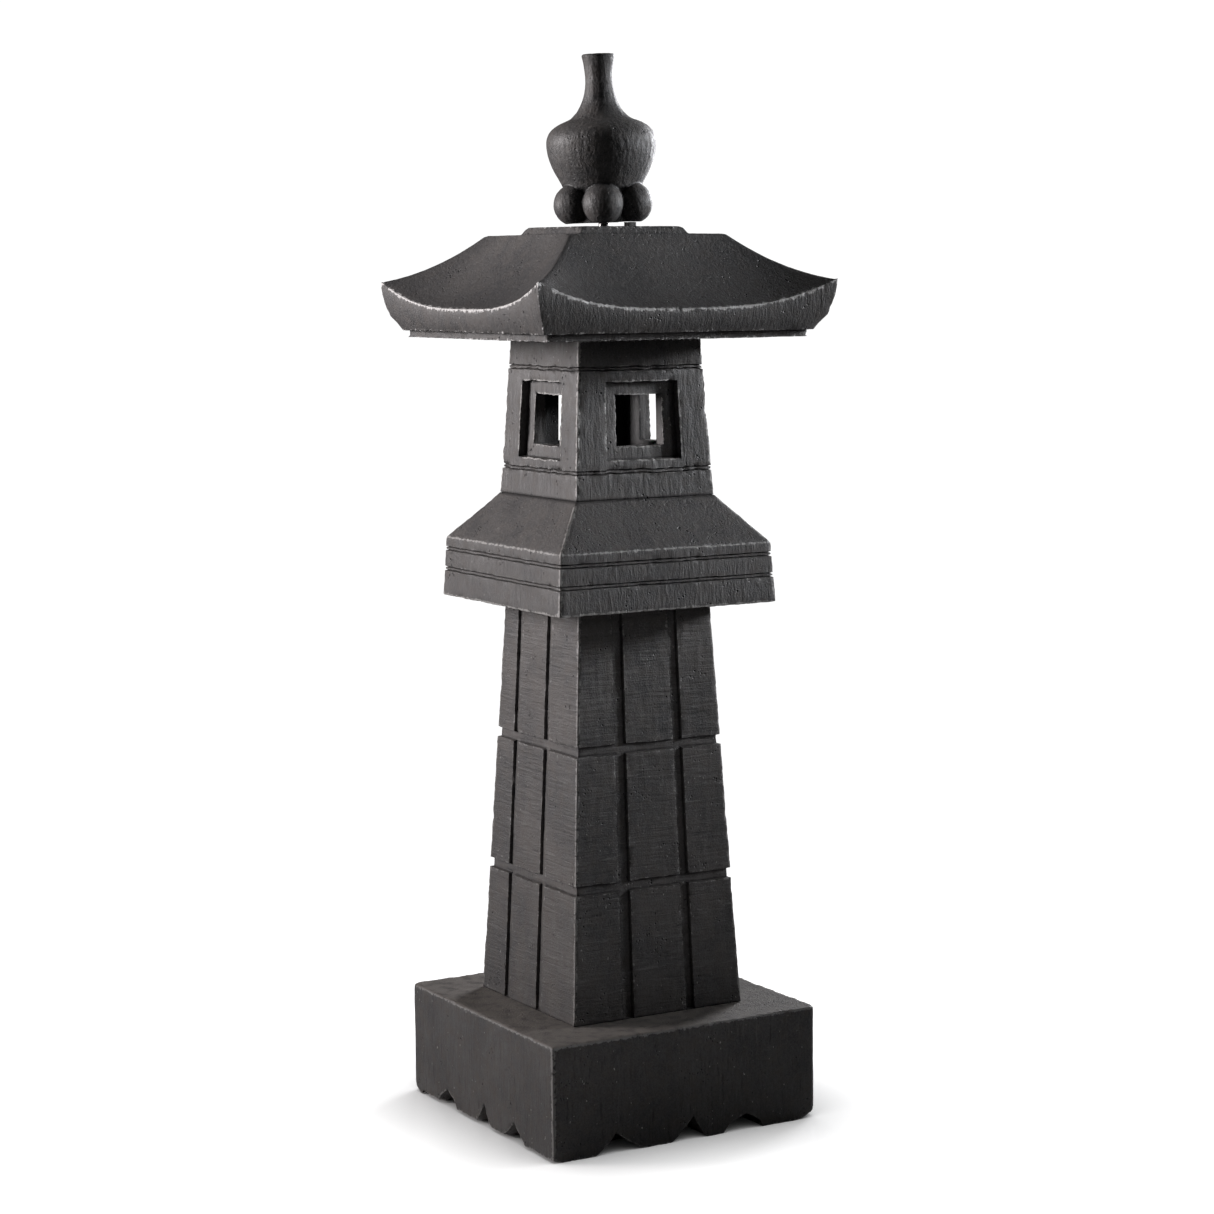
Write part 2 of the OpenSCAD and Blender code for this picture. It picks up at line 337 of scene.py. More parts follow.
def buildStudio():
    world = bpy.data.worlds.new("paleStudio")
    bpy.context.scene.world = world
    world.use_nodes = True
    tree = world.node_tree
    tree.nodes.clear()
    rays = tree.nodes.new("ShaderNodeLightPath")
    seen = tree.nodes.new("ShaderNodeBackground")
    lit = tree.nodes.new("ShaderNodeBackground")
    seen.inputs["Strength"].default_value = studio["backdrop"]
    lit.inputs["Strength"].default_value = studio["roomLight"]
    for light in (seen, lit):
        light.inputs["Color"].default_value = (1, 1, 1, 1)
    choice = tree.nodes.new("ShaderNodeMixShader")
    out = tree.nodes.new("ShaderNodeOutputWorld")
    tree.links.new(rays.outputs["Is Camera Ray"], choice.inputs[0])
    tree.links.new(lit.outputs[0], choice.inputs[1])
    tree.links.new(seen.outputs[0], choice.inputs[2])
    tree.links.new(choice.outputs[0], out.inputs["Surface"])
    for name, (place, aim, width, height, watts, spread, colour) in studio["lamps"].items():
        bpy.ops.object.light_add(type="AREA", location=place)
        lamp = bpy.context.object
        lamp.name = name
        lamp.rotation_euler = (Vector(aim) - Vector(place)).to_track_quat("-Z", "Y").to_euler()
        lamp.data.shape = "RECTANGLE"
        lamp.data.size = width
        lamp.data.size_y = height
        lamp.data.energy = watts
        lamp.data.spread = math.radians(spread)
        lamp.data.color = colour
    clearSelection()
    bpy.ops.mesh.primitive_plane_add(size=44)
    floor = bpy.context.object
    floor.name = "paleFloor"
    floor.data.materials.append(floorMaterial())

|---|

* _INSTRUCTIONS FOR THE TASK_
Isolate the lines that hold the word "scene" and copy all of them.

* _EXPECTED OUTPUT_
Write part 2 of the OpenSCAD and Blender code for this picture. It picks up at line 337 of scene.py. More parts follow.
    bpy.context.scene.world = world